Retype the records below from their first line through the line containing "CAMERA_SENSOR = 36.0", and include nothing else.

**INFORMATION PROVIDED:**
--- start ---

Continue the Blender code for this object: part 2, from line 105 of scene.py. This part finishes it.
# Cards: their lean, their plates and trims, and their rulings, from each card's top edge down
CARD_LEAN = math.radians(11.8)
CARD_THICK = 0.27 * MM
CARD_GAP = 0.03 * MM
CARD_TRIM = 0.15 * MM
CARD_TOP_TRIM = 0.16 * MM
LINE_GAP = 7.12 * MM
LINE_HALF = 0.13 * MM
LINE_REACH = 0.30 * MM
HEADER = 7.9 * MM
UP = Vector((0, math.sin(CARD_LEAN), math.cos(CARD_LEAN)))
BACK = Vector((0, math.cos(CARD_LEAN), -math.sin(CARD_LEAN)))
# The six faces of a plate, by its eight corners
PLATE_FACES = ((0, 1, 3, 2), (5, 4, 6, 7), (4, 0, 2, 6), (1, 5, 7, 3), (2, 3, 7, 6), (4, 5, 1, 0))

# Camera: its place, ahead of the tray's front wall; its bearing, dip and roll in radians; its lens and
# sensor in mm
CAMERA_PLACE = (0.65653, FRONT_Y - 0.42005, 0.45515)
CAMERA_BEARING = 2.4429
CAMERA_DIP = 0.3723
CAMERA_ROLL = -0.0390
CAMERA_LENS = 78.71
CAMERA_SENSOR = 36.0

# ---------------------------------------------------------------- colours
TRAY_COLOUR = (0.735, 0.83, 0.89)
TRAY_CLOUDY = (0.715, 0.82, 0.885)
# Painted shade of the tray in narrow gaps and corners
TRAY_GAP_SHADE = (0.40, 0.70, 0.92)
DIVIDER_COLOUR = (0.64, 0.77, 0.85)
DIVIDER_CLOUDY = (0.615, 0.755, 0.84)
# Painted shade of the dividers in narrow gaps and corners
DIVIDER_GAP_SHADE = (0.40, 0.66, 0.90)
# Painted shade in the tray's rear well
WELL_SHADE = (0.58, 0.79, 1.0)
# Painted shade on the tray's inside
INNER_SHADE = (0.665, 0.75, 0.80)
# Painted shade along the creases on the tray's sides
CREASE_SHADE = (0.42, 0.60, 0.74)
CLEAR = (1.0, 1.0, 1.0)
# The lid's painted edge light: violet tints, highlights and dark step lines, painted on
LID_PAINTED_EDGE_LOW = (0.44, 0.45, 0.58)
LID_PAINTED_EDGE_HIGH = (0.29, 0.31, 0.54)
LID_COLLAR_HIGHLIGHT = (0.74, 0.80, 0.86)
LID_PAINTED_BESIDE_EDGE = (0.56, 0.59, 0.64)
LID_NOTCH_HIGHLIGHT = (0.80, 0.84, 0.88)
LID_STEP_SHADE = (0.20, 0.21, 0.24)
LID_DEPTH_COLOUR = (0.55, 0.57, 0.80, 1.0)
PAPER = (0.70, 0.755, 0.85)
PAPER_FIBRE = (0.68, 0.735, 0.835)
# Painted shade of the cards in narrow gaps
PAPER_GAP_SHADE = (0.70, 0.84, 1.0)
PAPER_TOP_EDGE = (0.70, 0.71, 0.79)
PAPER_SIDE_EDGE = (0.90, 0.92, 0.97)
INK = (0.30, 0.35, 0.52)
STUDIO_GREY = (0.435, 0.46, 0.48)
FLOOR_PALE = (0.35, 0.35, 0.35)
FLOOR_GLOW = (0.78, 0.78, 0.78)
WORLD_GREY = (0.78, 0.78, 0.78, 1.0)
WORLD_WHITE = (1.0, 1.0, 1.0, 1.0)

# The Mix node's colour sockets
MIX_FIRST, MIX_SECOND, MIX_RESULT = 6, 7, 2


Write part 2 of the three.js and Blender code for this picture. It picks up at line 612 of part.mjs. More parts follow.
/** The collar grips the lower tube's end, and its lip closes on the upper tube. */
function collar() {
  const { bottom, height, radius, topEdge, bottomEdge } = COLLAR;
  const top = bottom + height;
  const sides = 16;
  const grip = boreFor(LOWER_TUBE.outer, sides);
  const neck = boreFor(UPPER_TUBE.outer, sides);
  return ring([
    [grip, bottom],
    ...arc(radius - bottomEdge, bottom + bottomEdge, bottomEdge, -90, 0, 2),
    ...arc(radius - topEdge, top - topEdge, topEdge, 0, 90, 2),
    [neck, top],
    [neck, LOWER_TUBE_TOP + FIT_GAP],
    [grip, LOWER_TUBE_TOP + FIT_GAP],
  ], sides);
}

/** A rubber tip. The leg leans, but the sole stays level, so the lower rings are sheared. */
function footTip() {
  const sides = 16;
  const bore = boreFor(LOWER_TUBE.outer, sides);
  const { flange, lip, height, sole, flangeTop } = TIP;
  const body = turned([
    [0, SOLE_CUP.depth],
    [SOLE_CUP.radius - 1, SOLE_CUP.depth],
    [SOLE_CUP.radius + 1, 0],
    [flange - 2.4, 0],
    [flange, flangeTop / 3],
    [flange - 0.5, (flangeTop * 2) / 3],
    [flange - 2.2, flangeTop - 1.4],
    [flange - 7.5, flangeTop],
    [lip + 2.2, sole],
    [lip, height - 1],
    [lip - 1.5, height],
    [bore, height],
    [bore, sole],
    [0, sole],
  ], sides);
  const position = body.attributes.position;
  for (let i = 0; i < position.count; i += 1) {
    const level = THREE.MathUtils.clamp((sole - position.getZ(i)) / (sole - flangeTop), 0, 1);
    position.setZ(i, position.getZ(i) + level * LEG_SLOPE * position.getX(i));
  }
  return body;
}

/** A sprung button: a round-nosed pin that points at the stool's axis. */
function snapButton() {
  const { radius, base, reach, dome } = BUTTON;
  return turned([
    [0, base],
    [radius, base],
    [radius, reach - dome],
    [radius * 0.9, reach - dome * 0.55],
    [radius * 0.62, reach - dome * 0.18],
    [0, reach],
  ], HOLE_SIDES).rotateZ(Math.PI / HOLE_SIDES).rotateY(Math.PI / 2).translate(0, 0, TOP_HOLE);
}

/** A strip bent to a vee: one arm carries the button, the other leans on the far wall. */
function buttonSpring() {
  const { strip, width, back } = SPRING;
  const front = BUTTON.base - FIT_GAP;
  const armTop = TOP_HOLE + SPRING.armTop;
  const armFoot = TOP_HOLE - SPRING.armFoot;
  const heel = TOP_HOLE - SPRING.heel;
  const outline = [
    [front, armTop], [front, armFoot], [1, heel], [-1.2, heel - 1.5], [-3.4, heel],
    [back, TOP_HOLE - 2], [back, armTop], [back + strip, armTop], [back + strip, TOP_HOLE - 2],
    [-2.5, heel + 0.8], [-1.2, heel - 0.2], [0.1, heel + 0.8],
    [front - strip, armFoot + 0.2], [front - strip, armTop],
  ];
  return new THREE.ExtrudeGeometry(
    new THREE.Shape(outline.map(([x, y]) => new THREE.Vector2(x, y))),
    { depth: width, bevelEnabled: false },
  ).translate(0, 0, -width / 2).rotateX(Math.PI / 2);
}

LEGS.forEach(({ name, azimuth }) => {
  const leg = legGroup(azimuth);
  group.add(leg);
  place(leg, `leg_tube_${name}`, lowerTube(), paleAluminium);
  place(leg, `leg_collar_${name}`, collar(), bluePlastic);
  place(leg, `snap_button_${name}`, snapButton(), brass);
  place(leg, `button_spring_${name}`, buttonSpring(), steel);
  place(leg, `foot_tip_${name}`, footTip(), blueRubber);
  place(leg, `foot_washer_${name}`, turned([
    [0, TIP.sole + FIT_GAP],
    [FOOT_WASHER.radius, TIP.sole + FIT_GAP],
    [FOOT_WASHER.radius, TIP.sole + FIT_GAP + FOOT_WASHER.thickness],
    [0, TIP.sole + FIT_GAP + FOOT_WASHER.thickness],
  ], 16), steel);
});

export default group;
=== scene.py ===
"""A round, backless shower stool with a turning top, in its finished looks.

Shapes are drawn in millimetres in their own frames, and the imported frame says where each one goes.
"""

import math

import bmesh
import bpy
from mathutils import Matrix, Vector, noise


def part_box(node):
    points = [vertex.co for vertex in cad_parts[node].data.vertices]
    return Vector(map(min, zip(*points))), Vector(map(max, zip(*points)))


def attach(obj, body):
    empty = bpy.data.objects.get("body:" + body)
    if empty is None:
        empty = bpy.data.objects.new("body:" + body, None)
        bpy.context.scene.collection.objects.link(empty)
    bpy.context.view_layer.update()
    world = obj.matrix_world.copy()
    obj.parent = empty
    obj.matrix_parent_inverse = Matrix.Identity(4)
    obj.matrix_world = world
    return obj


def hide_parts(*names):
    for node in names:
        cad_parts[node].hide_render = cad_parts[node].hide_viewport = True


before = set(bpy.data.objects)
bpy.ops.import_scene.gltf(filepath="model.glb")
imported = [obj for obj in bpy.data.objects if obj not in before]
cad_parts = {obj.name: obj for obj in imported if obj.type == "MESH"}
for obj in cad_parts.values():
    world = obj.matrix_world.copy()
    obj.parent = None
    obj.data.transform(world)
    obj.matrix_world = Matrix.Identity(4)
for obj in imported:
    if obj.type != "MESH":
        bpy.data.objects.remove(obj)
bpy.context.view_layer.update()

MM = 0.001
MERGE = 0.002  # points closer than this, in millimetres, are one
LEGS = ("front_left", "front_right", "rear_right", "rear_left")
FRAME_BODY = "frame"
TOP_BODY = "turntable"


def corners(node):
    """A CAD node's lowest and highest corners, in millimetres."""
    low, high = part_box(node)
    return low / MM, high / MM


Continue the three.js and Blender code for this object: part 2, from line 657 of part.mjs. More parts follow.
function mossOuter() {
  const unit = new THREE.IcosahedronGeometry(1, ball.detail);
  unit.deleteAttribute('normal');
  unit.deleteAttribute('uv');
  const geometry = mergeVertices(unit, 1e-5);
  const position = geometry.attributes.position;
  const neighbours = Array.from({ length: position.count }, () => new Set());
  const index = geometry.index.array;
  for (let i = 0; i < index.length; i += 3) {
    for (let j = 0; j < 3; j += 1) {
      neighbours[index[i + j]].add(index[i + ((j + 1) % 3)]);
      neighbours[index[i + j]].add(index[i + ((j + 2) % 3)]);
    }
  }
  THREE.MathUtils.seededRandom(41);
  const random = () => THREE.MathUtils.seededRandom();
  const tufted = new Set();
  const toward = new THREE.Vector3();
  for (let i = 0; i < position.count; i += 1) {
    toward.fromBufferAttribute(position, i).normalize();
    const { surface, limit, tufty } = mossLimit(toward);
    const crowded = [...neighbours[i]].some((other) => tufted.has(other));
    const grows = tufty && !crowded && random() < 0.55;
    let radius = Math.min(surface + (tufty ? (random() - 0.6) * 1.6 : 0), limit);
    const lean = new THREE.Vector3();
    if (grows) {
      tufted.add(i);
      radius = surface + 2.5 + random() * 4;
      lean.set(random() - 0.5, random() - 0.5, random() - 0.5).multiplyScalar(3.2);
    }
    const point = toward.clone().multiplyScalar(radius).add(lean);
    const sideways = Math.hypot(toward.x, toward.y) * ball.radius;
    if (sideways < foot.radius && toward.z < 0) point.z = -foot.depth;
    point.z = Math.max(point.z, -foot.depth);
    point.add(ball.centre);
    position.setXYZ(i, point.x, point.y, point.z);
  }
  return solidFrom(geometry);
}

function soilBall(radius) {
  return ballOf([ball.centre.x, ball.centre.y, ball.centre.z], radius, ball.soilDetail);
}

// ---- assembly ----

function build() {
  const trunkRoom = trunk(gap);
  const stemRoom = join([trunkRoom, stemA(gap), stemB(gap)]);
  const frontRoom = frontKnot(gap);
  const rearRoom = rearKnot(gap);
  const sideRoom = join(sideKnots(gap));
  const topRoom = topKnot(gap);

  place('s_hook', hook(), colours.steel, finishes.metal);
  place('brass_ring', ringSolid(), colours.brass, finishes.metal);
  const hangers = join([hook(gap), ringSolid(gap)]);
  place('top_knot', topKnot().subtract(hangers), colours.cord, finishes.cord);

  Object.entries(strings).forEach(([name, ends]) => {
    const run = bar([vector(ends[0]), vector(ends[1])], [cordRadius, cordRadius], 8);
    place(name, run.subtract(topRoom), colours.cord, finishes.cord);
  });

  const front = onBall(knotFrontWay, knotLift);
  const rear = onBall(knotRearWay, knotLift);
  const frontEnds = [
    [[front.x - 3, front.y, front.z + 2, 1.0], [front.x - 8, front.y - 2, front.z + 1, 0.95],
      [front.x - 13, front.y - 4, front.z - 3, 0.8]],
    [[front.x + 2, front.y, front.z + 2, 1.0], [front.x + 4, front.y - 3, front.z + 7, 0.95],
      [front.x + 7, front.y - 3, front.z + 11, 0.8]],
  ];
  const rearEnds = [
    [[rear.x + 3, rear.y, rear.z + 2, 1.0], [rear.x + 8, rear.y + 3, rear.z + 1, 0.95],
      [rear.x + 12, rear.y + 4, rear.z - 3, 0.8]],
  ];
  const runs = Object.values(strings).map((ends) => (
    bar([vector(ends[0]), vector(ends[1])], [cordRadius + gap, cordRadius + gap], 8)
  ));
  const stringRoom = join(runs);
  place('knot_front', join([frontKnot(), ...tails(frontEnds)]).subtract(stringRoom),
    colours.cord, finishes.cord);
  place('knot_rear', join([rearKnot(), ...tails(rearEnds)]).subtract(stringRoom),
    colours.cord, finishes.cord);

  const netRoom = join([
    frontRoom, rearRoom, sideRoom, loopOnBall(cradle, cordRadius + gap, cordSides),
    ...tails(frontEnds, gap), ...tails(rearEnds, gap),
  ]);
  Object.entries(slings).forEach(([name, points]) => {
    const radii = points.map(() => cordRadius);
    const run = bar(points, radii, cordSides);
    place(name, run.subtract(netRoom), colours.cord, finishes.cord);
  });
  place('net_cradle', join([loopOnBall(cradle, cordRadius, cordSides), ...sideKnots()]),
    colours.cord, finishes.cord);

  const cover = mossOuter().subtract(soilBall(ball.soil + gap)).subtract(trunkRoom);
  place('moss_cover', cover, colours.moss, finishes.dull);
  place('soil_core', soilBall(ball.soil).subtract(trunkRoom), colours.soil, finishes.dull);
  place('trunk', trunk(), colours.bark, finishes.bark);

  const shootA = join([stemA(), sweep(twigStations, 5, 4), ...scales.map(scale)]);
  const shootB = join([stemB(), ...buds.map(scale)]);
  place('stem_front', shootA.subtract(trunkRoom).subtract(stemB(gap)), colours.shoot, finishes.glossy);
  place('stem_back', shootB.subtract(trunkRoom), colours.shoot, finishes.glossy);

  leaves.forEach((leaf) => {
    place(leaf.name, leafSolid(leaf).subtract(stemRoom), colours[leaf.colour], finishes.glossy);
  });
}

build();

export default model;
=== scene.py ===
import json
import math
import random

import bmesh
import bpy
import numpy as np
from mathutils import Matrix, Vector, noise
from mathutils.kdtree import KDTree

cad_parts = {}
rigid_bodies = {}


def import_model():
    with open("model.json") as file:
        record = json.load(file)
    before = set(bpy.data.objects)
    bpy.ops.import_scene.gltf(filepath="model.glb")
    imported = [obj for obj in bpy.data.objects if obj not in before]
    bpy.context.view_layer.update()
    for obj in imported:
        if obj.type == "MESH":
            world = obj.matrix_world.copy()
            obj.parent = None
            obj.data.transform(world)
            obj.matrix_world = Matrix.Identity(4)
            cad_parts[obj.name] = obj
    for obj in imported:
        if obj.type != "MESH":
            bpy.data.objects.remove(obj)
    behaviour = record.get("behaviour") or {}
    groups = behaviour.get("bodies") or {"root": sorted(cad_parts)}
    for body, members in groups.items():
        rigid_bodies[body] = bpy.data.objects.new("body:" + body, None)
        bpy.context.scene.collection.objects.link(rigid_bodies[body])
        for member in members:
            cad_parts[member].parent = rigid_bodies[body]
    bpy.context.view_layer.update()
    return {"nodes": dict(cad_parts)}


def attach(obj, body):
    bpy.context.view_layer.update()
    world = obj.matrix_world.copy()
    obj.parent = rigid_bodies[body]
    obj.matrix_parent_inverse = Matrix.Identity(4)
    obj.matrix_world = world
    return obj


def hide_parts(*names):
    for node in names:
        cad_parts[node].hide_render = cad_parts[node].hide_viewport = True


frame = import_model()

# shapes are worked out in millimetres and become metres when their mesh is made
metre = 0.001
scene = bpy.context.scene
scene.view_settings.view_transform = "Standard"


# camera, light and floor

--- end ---

**ANSWER:**
Continue the Blender code for this object: part 2, from line 105 of scene.py. This part finishes it.
# Cards: their lean, their plates and trims, and their rulings, from each card's top edge down
CARD_LEAN = math.radians(11.8)
CARD_THICK = 0.27 * MM
CARD_GAP = 0.03 * MM
CARD_TRIM = 0.15 * MM
CARD_TOP_TRIM = 0.16 * MM
LINE_GAP = 7.12 * MM
LINE_HALF = 0.13 * MM
LINE_REACH = 0.30 * MM
HEADER = 7.9 * MM
UP = Vector((0, math.sin(CARD_LEAN), math.cos(CARD_LEAN)))
BACK = Vector((0, math.cos(CARD_LEAN), -math.sin(CARD_LEAN)))
# The six faces of a plate, by its eight corners
PLATE_FACES = ((0, 1, 3, 2), (5, 4, 6, 7), (4, 0, 2, 6), (1, 5, 7, 3), (2, 3, 7, 6), (4, 5, 1, 0))

# Camera: its place, ahead of the tray's front wall; its bearing, dip and roll in radians; its lens and
# sensor in mm
CAMERA_PLACE = (0.65653, FRONT_Y - 0.42005, 0.45515)
CAMERA_BEARING = 2.4429
CAMERA_DIP = 0.3723
CAMERA_ROLL = -0.0390
CAMERA_LENS = 78.71
CAMERA_SENSOR = 36.0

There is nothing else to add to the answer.